И показан. Было в цехе смятение. Докладчик лежал на обеих лопатках. В глазах публики читал я безмолвное, веселое:
– Дожми его! Дожми!
…
Но зато потом!! Но потом…»
Если переводить художественную прозу и точно взятые напрокат из «Онегина» многоточия на суровый газетный стиль времени, то заключение булгаковских зоилов выходило следующее: «Русская буржуазия, не сумев убедить рабочих языком оружия, вынуждена попытаться завоевать их оружием языка. Объективно такой попыткой использовать „легальные возможности“ являются выступления гг. Булгакова и Беме на диспуте о Пушкине. Казалось бы, что общего с революцией у покойного поэта и у этих господ. Однако именно они и именно Пушкина как революционера и взялись защищать. Эти выступления, не прибавляя ничего к лаврам поэта, открывают только классовую природу защитников его революционности… Они вскрывают контрреволюционность этих защитников „революционности“ Пушкина…» [35; 95]
В статье «Волк в овечьей шкуре» обвинения носили еще более резкий характер: «…С большим „фонтаном“ красноречия и с большим пафосом говорил второй оппонент – литератор Булгаков. Отметим… его тезисы… дословно: бунт декабристов был под знаком Пушкина и Пушкин ненавидел тиранию (смотри письма к Жуковскому: „Я презираю свое отечество, но не люблю, когда говорят об этом иностранцы“); Пушкин теоретик революции, но не практик – он не мог быть на баррикадах. Над революционным творчеством Пушкина закрыта завеса: в этом глубокая тайна его творчества. В развитии Пушкина наблюдается „феерическая кривая“. Пушкин был „и ночь и лысая гора“ – приводит Булгаков слова поэта Полонского, и затем – творчество Пушкина божественно, лучезарно; Пушкин – полубог, евангелист, интернационалист. Он перевоплощался во всех богов Олимпа: был и Вакх и Бахус, и в заключение: на всем творчестве Пушкина лежит печать глубокой человечности, гуманности, отвращение к убийству, к насилию и лишению жизни человека – человеком (на эту минуту Булгаков забывает о пушкинской дуэли). И в последних словах сравнивает Пушкина с тем существом, которое заповедало людям: „не убий“. Все было выдержано у литератора Булгакова в духе несколько своеобразной логики буржуазного подголоска и в тезисах и во всех ухищрениях вознести Пушкина. Все нелепое, грязное, темное было покрыто „флером тайны“, мистикой. И немудрящий, не одурманенный слушатель вправе спросить: Да, это прекрасно, „коли нет обмана“, но что же сделало Божество, солнечный гений – Пушкин для освобождения задушенного в тисках самовластия Народа? Где был Пушкин, когда вешали хорошо ему знакомых декабристов и ссылали остальных, пачками, в Сибирскую каторгу? Где был гуманный „подстрекатель бунта“?» [128]
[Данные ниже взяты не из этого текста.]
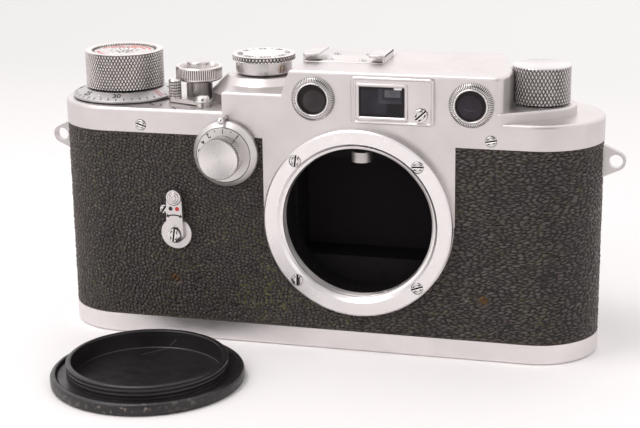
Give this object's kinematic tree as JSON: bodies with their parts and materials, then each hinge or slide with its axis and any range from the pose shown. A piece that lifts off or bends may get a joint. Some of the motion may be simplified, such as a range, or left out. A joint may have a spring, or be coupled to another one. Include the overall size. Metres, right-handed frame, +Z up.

Булгаков на эти гневные вопросы отвечать не стал. Он – предсказал свое будущее, когда пройдет шесть-семь лет и на него обрушится весь советский Агитпроп. Но первая репетиция состоялась в 1920-м во Владикавказе.
«Я – „волк в овечьей шкуре“. Я – „господин“. Я – „буржуазный подголосок“.
Я – уже не завлито. Я – не завтео.
Я – безродный пес на чердаке. Скорчившись сижу. Ночью позвонят – вздрагиваю.
…
О пыльные дни. О душные ночи…»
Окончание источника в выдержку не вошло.